See Weever, Ancient Funerall Monuments (1631, 1661, Tooke’s edit., 1767); Philippe Labbe, Thesaurus epitaphiorum (Paris, 1666); Theatrum funebre extructum a Dodone Richea seu Ottone Aicher (1675); Hackett, Select and Remarkable Epitaphs (1757); de Laplace, Épitaphes sérieuses, badines, satiriques et burlesques (3 vols., Paris, 1782); Pulleyn, Churchyard Gleanings (c. 1830); L. Lewysohn, Sechzig Epitaphien von Grabsteinen d. israelit. Friedhofes zu Worms (1855); Pettigrew, Chronicles of the Tombs (1857); S. Tissington, Epitaphs (1857); Robinson, Epitaphs from Cemeteries in London, Edinburgh, &c. (1859); le Blant, Inscriptions chrétiennes de la Gaule antérieures au VIIIe siècle (1856, 1865); Blommaert, Galliard, &c, Inscriptions funéraires et monumentales de la prov. de Flandre Orient (Ghent, 1857, 1860); Inscriptions fun. et mon. de la prov. d’Anvers (Antwerp, 1857-1860); Chwolson, Achtzehn hebräische Grabschriften aus der Krim (1859); J. Brown, Epitaphs, &c, in Greyfriars Churchyard, Edinburgh (1867); H.J. Loaring, Quaint, Curious, and Elegant Epitaphs (1872); J.K. Kippax, Churchyard Literature, a Choice Collection of American Epitaphs (Chicago, 1876); also the poet William Wordsworth’s Essay on Epitaphs.

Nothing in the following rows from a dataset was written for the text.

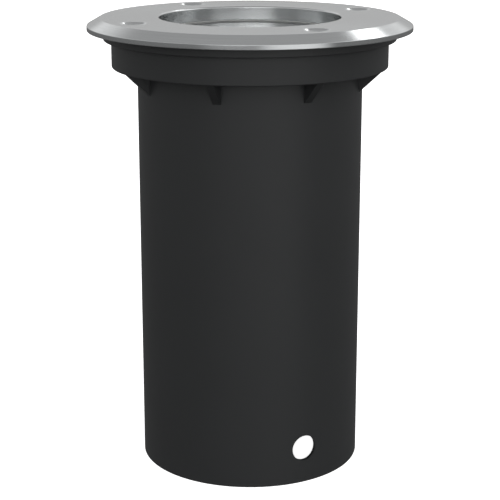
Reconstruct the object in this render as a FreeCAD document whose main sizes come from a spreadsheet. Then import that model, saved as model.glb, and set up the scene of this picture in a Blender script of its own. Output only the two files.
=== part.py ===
# A round in-ground light: a moulded mounting sleeve, a cast lamp housing that hangs in it, and a thick glass
# under a stainless cover ring. Millimetres, +Z up, the origin at the centre of the sleeve's open foot. The
# ring screws stand on the X and Y axes and the cable hole faces -Y.

import FreeCAD, Part
import math
import os
import re
import Sketcher

# How a sketch numbers its origin, its axes and the points of a line or an arc
ORIGIN_INDEX = -1
ACROSS_AXIS_INDEX = -1
UP_AXIS_INDEX = -2
START_INDEX = 1
END_INDEX = 2
CENTRE_INDEX = 3

doc = FreeCAD.newDocument("ground_light")
sheet = doc.addObject("Spreadsheet::Sheet", "sizes")
size_names = []
nodes = []


# Driving sizes and the formulas that are worked out from them

def add_sizes(sizes):
    """Puts one piece's named sizes in the sheet, each in a row of its own with its name as the alias."""
    for name, number in sizes.items():
        size_names.append(name)
        row = len(size_names)
        sheet.set(f"A{row}", name)
        sheet.set(f"B{row}", str(number))
        sheet.setAlias(f"B{row}", name)
    doc.recompute()


def value(formula):
    """The present value of a formula of the sheet's names."""
    return float(sheet.evalExpression(formula))


def linked(formula):
    """The same formula as another object writes it, with each name taken from the sheet."""
    return re.sub(r"[a-z]\w*\b(?!\()", lambda word: "sizes." + word[0], formula)


# Sketches

def origin_feature(body, role):
    for feature in body.Origin.OriginFeatures:
        if feature.Role == role:
            return feature
    raise ValueError(role)


def new_sketch(body, plane, lift="0"):
    """A sketch on one of the body's origin planes, lifted along the plane's normal."""
    sketch = body.newObject("Sketcher::SketchObject", body.Name + "_outline")
    sketch.AttachmentSupport = (origin_feature(body, plane), [""])
    sketch.MapMode = "FlatFace"
    if lift != "0":
        sketch.setExpression("AttachmentOffset.Base.z", linked(lift))
    return sketch


def bind(sketch, constraint, formula):
    """Adds a measured constraint whose size is the formula."""
    index = sketch.addConstraint(constraint)
    sketch.renameConstraint(index, f"size_{index}")
    sketch.setExpression(f"Constraints.size_{index}", linked(formula))


def pin_point(sketch, piece, end, across, up):
    """Holds one point of a sketch at the given formulas."""
    for kind, axis, formula in (("DistanceX", UP_AXIS_INDEX, across), ("DistanceY", ACROSS_AXIS_INDEX, up)):
        if formula == "0":
            sketch.addConstraint(Sketcher.Constraint("PointOnObject", piece, end, axis))
        else:
            distance = Sketcher.Constraint(kind, ORIGIN_INDEX, START_INDEX, piece, end, value(formula))
            bind(sketch, distance, formula)


def draw_axis(sketch, across, low, high):
    """A vertical construction line that a feature can turn about."""
    ends = (FreeCAD.Vector(value(across), value(low), 0), FreeCAD.Vector(value(across), value(high), 0))
    line = sketch.addGeometry(Part.LineSegment(*ends), True)
    pin_point(sketch, line, START_INDEX, across, low)
    pin_point(sketch, line, END_INDEX, across, high)


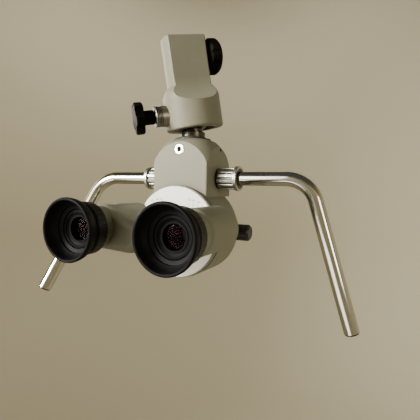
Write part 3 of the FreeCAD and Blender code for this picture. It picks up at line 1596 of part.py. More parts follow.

EPITHALAMIUM (Gr. ἐπί, at or upon, and θάλαμος, a nuptial chamber), originally among the Greeks a song in praise of bride and bridegroom, which was sung by a number of boys and girls at the door of the nuptial chamber. According to the scholiast on Theocritus, one form, the κατακοιμητικόν, was employed at night, and another, the διεγερτικόν, to arouse the bride and bridegroom on the following morning. In either case, as was natural, the main burden of the song consisted of invocations of blessing and predictions of happiness, interrupted from time to time by the ancient chorus of Hymen hymenaee. Among the Romans a similar custom was in vogue, but the song was sung by girls only, after the marriage guests had gone, and it contained much more of what modern morality would condemn as obscene. In the hands of the poets the epithalamium was developed into a special literary form, and received considerable cultivation. Sappho, Anacreon, Stesichorus and Pindar are all regarded as masters of the species, but the finest example preserved in Greek literature is the 18th Idyll of Theocritus, which celebrates the marriage of Menelaus and Helen. In Latin, the epithalamium, imitated from Fescennine Greek models, was a base form of literature, when Catullus redeemed it and gave it dignity by modelling his Marriage of Thetis and Peleus on a lost ode of Sappho. In later times Statius, Ausonius, Sidonius Apollinaris and Claudian are the authors of the best-known epithalamia in classical Latin; and they have been imitated by Buchanan, Scaliger, Sannazaro, and a whole host of modern Latin poets, with whom, indeed, the form was at one time in great favour. The names of Ronsard, Malherbe and Scarron are especially associated with the species in French literature, and Marini and Metastasio in Italian. Perhaps no poem of this class has been more universally admired than the Epithalamium of Spenser (1595), though he has found no unworthy rivals in Ben Jonson, Donne and Quarles. At the close of In Memoriam Tennyson has appended a poem, on the nuptials of his sister, which is strictly an epithalamium.